I reserve the right to be correct with any of the above.

Stephen Carlson » February 27th, 2013, 8:45 am

Alan, the “focal point” (assuming I understand you correctly) of a classical perfect should be the current discourse context. If the man’s being possession of the proceeds is the focal point, it is not in the current discourse context. It is within the context of the narrated story, not within the discoure context of Jesus teaching the disciples. A remote tense such as an aorist or pluperfect would fit the narrative context.

Let’s look at it another way. Though English uses the perfect more frequently than Greek, English also requires a present perfect to be relevant to the current discourse context. The fact that none of the major translations rendered πέπραχεν with an English present perfect is a redflag that none of these translators (even the very literal NASB) could detect any relevance to the current discourse context. These all translate the verb with the preterite “sold.”

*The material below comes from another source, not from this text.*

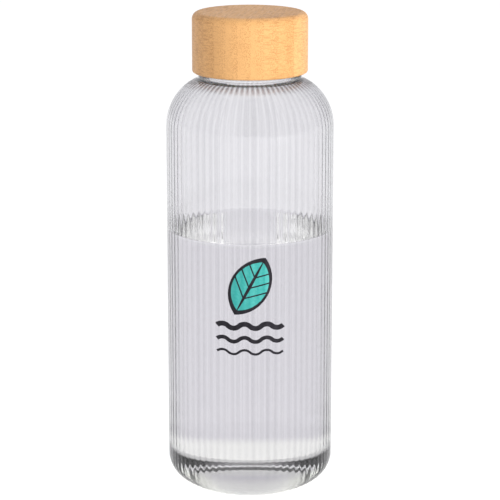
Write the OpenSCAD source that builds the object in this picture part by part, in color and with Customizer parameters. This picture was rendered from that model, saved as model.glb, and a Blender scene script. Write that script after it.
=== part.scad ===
// Ribbed glass water bottle with a screw cap of turned bamboo.
// Origin: centre of the ring that the bottle stands on. +Z is up and -Y is the printed front.
// Every radius is measured from the bottle's axis unless a comment says otherwise.

/* [Glass body] */
// Diameter over the rib crests
body_d = 85; // [80:0.5:90]
// Thickness of the wall, measured to the rib crests
wall = 2.3; // [2:0.1:3]
// Radius of the heel, where the side turns into the base
heel_r = 14; // [10:0.5:16]
// Height at which the straight side ends and the shoulder starts
shoulder_z = 188; // [150:1:200]
// Radius of the shoulder's curve, seen from the side
shoulder_r = 26; // [24:0.5:30]
// Thickness of the base
base_t = 3.4; // [3:0.1:5]
// Rise of the push-up under the base, and the radius where it starts
pushup_h = 1.5; // [1:0.1:3]
pushup_r = 24; // [18:1:26]

/* [Glass neck] */
// Radius and top of the plain collar that the ribs run up to
collar_r = 26; // [25.5:0.1:27]
collar_z = 214.4; // [214.2:0.1:214.6]
// Outer radius of the neck at the root of its thread
neck_r = 23.4; // [23:0.1:23.6]
// Inner radius of the mouth
mouth_r = 20.6; // [19:0.1:21]
// Height of the lip
lip_z = 232.5; // [232:0.1:233]

/* [Screw thread] */
// Rise for each full turn, single start and right hand
lead = 6; // [5:0.5:6]
// Turns of thread on the neck, and the same in the liner
thread_turns = 1.25; // [1:0.25:1.5]
// Height of the neck thread's lower end
thread_z = 219.5; // [219:0.1:220]
// How far each thread stands out of its wall
thread_h = 1.5; // [1.2:0.1:1.6]
// Width of a thread at its foot and along its crest
thread_foot = 2.4; // [2:0.1:2.6]
thread_crest = 1.2; // [0.8:0.1:1.4]

/* [Cap] */
// Diameter of the bamboo cap
cap_d = 58.3; // [57:0.1:60]
// Heights of the cap's lower and upper faces
cap_bottom_z = 215.2; // [215:0.1:215.4]
cap_top_z = 245.6; // [244:0.1:248]
// Radius of the cap's upper and lower edges
cap_top_round = 3.6; // [2:0.1:4]
cap_bottom_round = 1.2; // [0.5:0.1:1.5]
// Outer and inner radius of the plastic liner glued into the cap
liner_r = 26.8; // [26.6:0.1:27]
liner_bore_r = 25.4; // [25.3:0.1:25.5]
// Thickness of the liner's closed end
liner_t = 1.5; // [1.2:0.1:2]
// Thickness of the silicone seal, and its inner and outer radius
seal_t = 2; // [1.8:0.1:2.4]
seal_in_r = 20; // [19.8:0.1:20.2]
seal_out_r = 24.8; // [24.4:0.1:25]

/* [Front print] */
// Thickness of the ink, and how far the leaf leans from upright
ink_t = 0.1; // [0.05:0.01:0.15]
leaf_lean = 28; // [0:1:45]
// Length and width of the leaf, and the height of its middle
leaf_l = 33; // [24:1:36]
leaf_w = 20; // [14:1:24]
leaf_z = 114.5; // [105:0.5:125]
// Width of the dark outline round the leaf
outline_w = 1.3; // [0.8:0.1:2]
// Width of one wave's half period, and its height
wave_half = 5.5; // [4:0.5:7]
wave_h = 1.1; // [0.6:0.1:1.5]

/* [Hidden] */
$fn = 96;
body_r = body_d / 2;
cap_r = cap_d / 2;
seat_z = lip_z + seal_t;          // liner ceiling, which presses on the seal
pocket_z = seat_z + liner_t;      // bottom of the bamboo's closed end
neck_lip_round = 1.2;
collar_round = 0.8;
thread_steps = 20;                // steps for each turn of thread
thread_sink = 0.6;                // how deep a thread's foot goes into its wall
thread_dip = 0.3;                 // how deep a thread's faded ends go into its wall
run_out = 40;                     // degrees over which a thread's ends fade into the wall
liner_start = 60;                 // direction in which the liner's thread starts, from +X
liner_recess = 0.6;               // how far the liner's lower edge stands inside the bamboo
boss_h = 1.2;                     // ring on the liner's ceiling that centres the seal
boss_w = 2;
boss_gap = 0.3;                   // play between that ring and the seal
groove_r = 0.4;                   // section of the groove round the seal
wave_count = 6;                   // half periods in each wave
waves = [[94, 2.6], [87, 2], [80.5, 1.2]];   // height and line width of each wave
vein_places = [-7, -1, 5];        // places of the paired veins along the leaf
vein_angle = 48;                  // how far they lean from the middle vein
vein_w = 0.7;
middle_vein_w = 1.6;
margin = 1;                       // how far a cut runs past what it cuts
overlap = 0.01;                   // how far joined outlines reach into each other

// The half plane that a profile is revolved from
module half_plane() { translate([0, -margin]) square([body_d, cap_top_z + 2 * margin]); }

// A box from the axis out to r, from z0 up to z1, with its outer upper corner rounded
module stage_profile(r, z0, z1, round_r) {
    translate([0, z0]) square([r, z1 - round_r - z0]);
    translate([0, z1 - round_r - overlap]) square([r - round_r, round_r + overlap]);
    translate([r - round_r, z1 - round_r]) circle(round_r);
}

// Body outline: base, heel, straight side and shoulder, for the outside and for the cavity
module body_profile(r, z0, corner_r, arc_r) {
    translate([0, z0]) square([r - corner_r, corner_r + margin]);
    translate([r - corner_r, z0 + corner_r]) circle(corner_r);
    translate([0, z0 + corner_r]) square([r, shoulder_z - z0 - corner_r]);
    intersection() {
        translate([body_r - shoulder_r, shoulder_z]) circle(arc_r);
        translate([0, shoulder_z - margin]) square([r, arc_r + margin]);
    }
    translate([0, shoulder_z - margin]) square([body_r - shoulder_r, arc_r + margin]);
}

// A shallow dome, height h at the axis and ending at radius r, standing on z0
module dome_profile(z0, h, r) {
    dome_r = (r * r + h * h) / (2 * h);
    translate([0, z0 + h - dome_r]) circle(dome_r);
}

module bottle_outline() {
    difference() {
        body_profile(body_r, 0, heel_r, shoulder_r);
        dome_profile(0, pushup_h, pushup_r);
    }
    stage_profile(collar_r, shoulder_z, collar_z, collar_round);
    stage_profile(neck_r, shoulder_z, lip_z, neck_lip_round);
}

module cavity_outline() {
    difference() {
        body_profile(body_r - wall, base_t, heel_r - wall, shoulder_r - wall);
        dome_profile(base_t, pushup_h, pushup_r);
    }
    translate([0, shoulder_z]) square([mouth_r, cap_top_z - shoulder_z]);
}

// One screw thread on a cylinder of radius r. side = 1 stands outwards and side = -1 inwards
module thread(r, z, start, side) {
    count = round(thread_steps * thread_turns);
    turn = 360 * thread_turns;
    function fade(a) = min(1, a / run_out, (turn - a) / run_out);
    function tip_r(a) = r + side * (thread_h * fade(a) - thread_dip * (1 - fade(a)));
    function corner(rad, a, up) = [
        rad * cos(start + a),
        rad * sin(start + a),
        z + lead * a / 360 + up
    ];
    function ring(a) = [
        corner(r - side * thread_sink, a, -thread_foot / 2),
        corner(tip_r(a), a, -thread_crest / 2),
        corner(tip_r(a), a, thread_crest / 2),
        corner(r - side * thread_sink, a, thread_foot / 2)
    ];
    points = [for (i = [0:count]) each ring(turn * i / count)];
    walls = [
        for (i = [0:count - 1]) for (j = [0:3]) let (k = (j + 1) % 4)
            [4 * i + j, 4 * i + k, 4 * i + 4 + k, 4 * i + 4 + j]
    ];
    first = [3, 2, 1, 0];
    last = [for (j = [0:3]) 4 * count + j];
    shell = concat([first], walls, [last]);
    // Turning the section inside out for an inward thread also turns its faces
    polyhedron(points, side > 0 ? shell : [for (face = shell) [for (i = [3:-1:0]) face[i]]]);
}

module glass_bottle() {
    color([0.82, 0.86, 0.88, 0.35]) union() {
        rotate_extrude() intersection() {
            half_plane();
            difference() {
                bottle_outline();
                cavity_outline();
            }
        }
        thread(neck_r, thread_z, 0, 1);
    }
}

// Two equal arcs that meet in points, standing upright
module leaf_shape(l, w) {
    arc_r = (l * l + w * w) / (4 * w);
    intersection() {
        translate([w / 2 - arc_r, 0]) circle(arc_r);
        translate([arc_r - w / 2, 0]) circle(arc_r);
    }
}

module leaf_veins() {
    leaf_shape(leaf_l, middle_vein_w);
    for (place = vein_places) for (hand = [-1, 1])
        translate([0, place]) rotate(hand * vein_angle)
            translate([-vein_w / 2, 0]) square([vein_w, leaf_w]);
}

module leaf_inside() { leaf_shape(leaf_l - 4 * outline_w, leaf_w - 2 * outline_w); }

// A row of arcs that bend up and down in turn, with a line of width t
module wave_line(t) {
    arc_r = (wave_half * wave_half / 4 + wave_h * wave_h) / (2 * wave_h);
    for (i = [0:wave_count - 1])
        translate([wave_half * (i - (wave_count - 1) / 2), 0]) mirror([0, i % 2])
            translate([0, wave_h - arc_r]) intersection() {
                difference() {
                    circle(arc_r + t / 2);
                    circle(arc_r - t / 2);
                }
                polygon([
                    [0, 0],
                    [wave_half, 2 * (arc_r - wave_h)],
                    [-wave_half, 2 * (arc_r - wave_h)]
                ]);
            }
}

// Wraps a flat drawing onto the front of the glass as a film of ink
module ink_film() {
    intersection() {
        difference() {
            cylinder(r = body_r + ink_t, h = shoulder_z);
            translate([0, 0, -margin]) cylinder(r = body_r, h = shoulder_z + 2 * margin);
        }
        rotate([90, 0, 0]) linear_extrude(height = body_r + margin) children();
    }
}

module teal_ink() {
    color([0.11, 0.66, 0.58]) ink_film()
        translate([0, leaf_z]) rotate(-leaf_lean) difference() {
            leaf_inside();
            leaf_veins();
        }
}

module dark_ink() {
    color([0.13, 0.12, 0.15]) ink_film() {
        translate([0, leaf_z]) rotate(-leaf_lean) {
            difference() {
                leaf_shape(leaf_l, leaf_w);
                leaf_inside();
            }
            intersection() {
                leaf_inside();
                leaf_veins();
            }
        }
        for (line = waves) translate([0, line[0]]) wave_line(line[1]);
    }
}

module seal_ring() {
    color([0.93, 0.94, 0.94]) rotate_extrude() difference() {
        translate([seal_in_r, lip_z]) square([seal_out_r - seal_in_r, seal_t]);
        // A groove round the outside lets a nail lift the ring out
        translate([seal_out_r, lip_z + seal_t / 2]) circle(groove_r);
    }
}

module cap_liner() {
    skirt_z = cap_bottom_z + liner_recess;
    color([0.95, 0.95, 0.93]) union() {
        rotate_extrude() difference() {
            translate([0, skirt_z]) square([liner_r, pocket_z - skirt_z]);
            translate([0, skirt_z - margin]) square([liner_bore_r, seat_z - skirt_z + margin]);
        }
        rotate_extrude() translate([seal_in_r - boss_gap - boss_w, seat_z - boss_h])
            square([boss_w, boss_h + liner_t / 2]);
        // Half a lead below the neck's thread, so the two mesh with equal play
        thread(liner_bore_r, thread_z - lead / 2 + lead * liner_start / 360, liner_start, -1);
    }
}

module bamboo_cap() {
    color([0.87, 0.68, 0.46]) rotate_extrude() intersection() {
        half_plane();
        difference() {
            union() {
                stage_profile(cap_r, cap_bottom_z + cap_bottom_round, cap_top_z, cap_top_round);
                translate([0, cap_bottom_z])
                    square([cap_r - cap_bottom_round, cap_bottom_round + margin]);
                translate([cap_r - cap_bottom_round, cap_bottom_z + cap_bottom_round])
                    circle(cap_bottom_round);
            }
            translate([0, cap_bottom_z - margin])
                square([liner_r, pocket_z - cap_bottom_z + margin]);
        }
    }
}

glass_bottle();
teal_ink();
dark_ink();
seal_ring();
cap_liner();
bamboo_cap();
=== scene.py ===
import bpy
from math import acos, asin, atan2, cos, degrees, exp, hypot, pi, radians, sin
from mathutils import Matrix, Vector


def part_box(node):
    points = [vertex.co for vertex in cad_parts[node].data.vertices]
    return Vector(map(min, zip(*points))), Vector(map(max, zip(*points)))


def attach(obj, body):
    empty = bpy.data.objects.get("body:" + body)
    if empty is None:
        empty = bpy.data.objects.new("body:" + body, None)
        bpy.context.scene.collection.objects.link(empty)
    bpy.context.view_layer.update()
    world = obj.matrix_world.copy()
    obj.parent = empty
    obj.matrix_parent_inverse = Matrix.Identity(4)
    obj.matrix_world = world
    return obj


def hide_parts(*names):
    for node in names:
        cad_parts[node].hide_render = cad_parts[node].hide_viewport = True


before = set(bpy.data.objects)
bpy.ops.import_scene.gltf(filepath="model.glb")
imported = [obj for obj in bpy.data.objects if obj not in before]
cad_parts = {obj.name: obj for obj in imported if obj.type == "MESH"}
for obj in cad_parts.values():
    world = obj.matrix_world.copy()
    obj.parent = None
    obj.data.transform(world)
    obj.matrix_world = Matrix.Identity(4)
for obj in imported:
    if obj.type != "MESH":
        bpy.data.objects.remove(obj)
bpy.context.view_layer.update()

# ---------------------------------------------------------------------------------------------
# The stage. The bottle stands on a glowing white table, brightest in a disc under it, in a pale
# room with a dim gap on the camera's side. One wide soft lamp stands low in front, to the right.
# ---------------------------------------------------------------------------------------------
mm = 0.001
camera_tilt = 14.13
disc_r, disc_edge_r = 30 * mm, 55 * mm
disc_glow, table_glow = 1.5, 0.62
gap_half, gap_edge = 0.10, 0.50
gap_light, room_light = 0.10, 0.82
lamp_place, lamp_aim = (1.27, -1.41, 0.50), (0, 0, 0.15)

scene = bpy.context.scene
scene.view_settings.view_transform = "Standard"

bpy.ops.object.select_all(action="DESELECT")
bpy.ops.object.camera_add(location=(0, -1.0409, 0.3846), rotation=(radians(90 - camera_tilt), 0, 0))
camera = bpy.context.object
camera.data.lens = 150.3
camera.data.sensor_width = 36
scene.camera = camera

bpy.ops.mesh.primitive_plane_add(size=12, location=(0, 0, 0))
floor = bpy.context.object
floor.name = "floor"
floor_paint = bpy.data.materials.new("light_table")
floor_paint.use_nodes = True
nodes, links = floor_paint.node_tree.nodes, floor_paint.node_tree.links
table_shader = nodes["Principled BSDF"]
table_shader.inputs["Base Color"].default_value = (0.5, 0.5, 0.5, 1)
table_shader.inputs["Roughness"].default_value = 0.8
table_shader.inputs["Emission Color"].default_value = (1, 1, 1, 1)
table_place = nodes.new("ShaderNodeTexCoord")
from_middle = nodes.new("ShaderNodeVectorMath")
from_middle.operation = "LENGTH"
glow = nodes.new("ShaderNodeMapRange")
for name, number in (("From Min", disc_r), ("From Max", disc_edge_r),
                     ("To Min", disc_glow), ("To Max", table_glow)):
    glow.inputs[name].default_value = number
links.new(table_place.outputs["Object"], from_middle.inputs[0])
links.new(from_middle.outputs["Value"], glow.inputs["Value"])
links.new(glow.outputs["Result"], table_shader.inputs["Emission Strength"])
floor.data.materials.append(floor_paint)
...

Stephen, I am not suggesting that this is a Classical Perfect; I am saying that the Perfect Tense does not seem strange to me. It is not the fact that “he sold” his belongings, but his current state of being able to purchase the pearl now. “He sold” is background information and really should not be given too much attention.
I would, like Vegas,say that ‘what is in a parable, stays in the parable.’ The parable is a story, and the story in itself is the entire discourse. (This may be our fundamental difference.) There is NO TEMPORAL RELATION to how this parable fits those OUTSIDE of the parable, such as Jesus’ hearers. This parable has no relationship to the time it is presented. The current context — of the one presenting the parable — does not make a temporal connection between the parable and the hearers. The parable represents a universal truth, presented in a story/illustration.

The preterite “sold” is exactly correct. That is how I originally translated it. The difference, I think, is the “focal point” of the “sold” portion of the story.

The idea of your current discourse context of parables, if you ask me, actually has no connection with the time the parable is presented.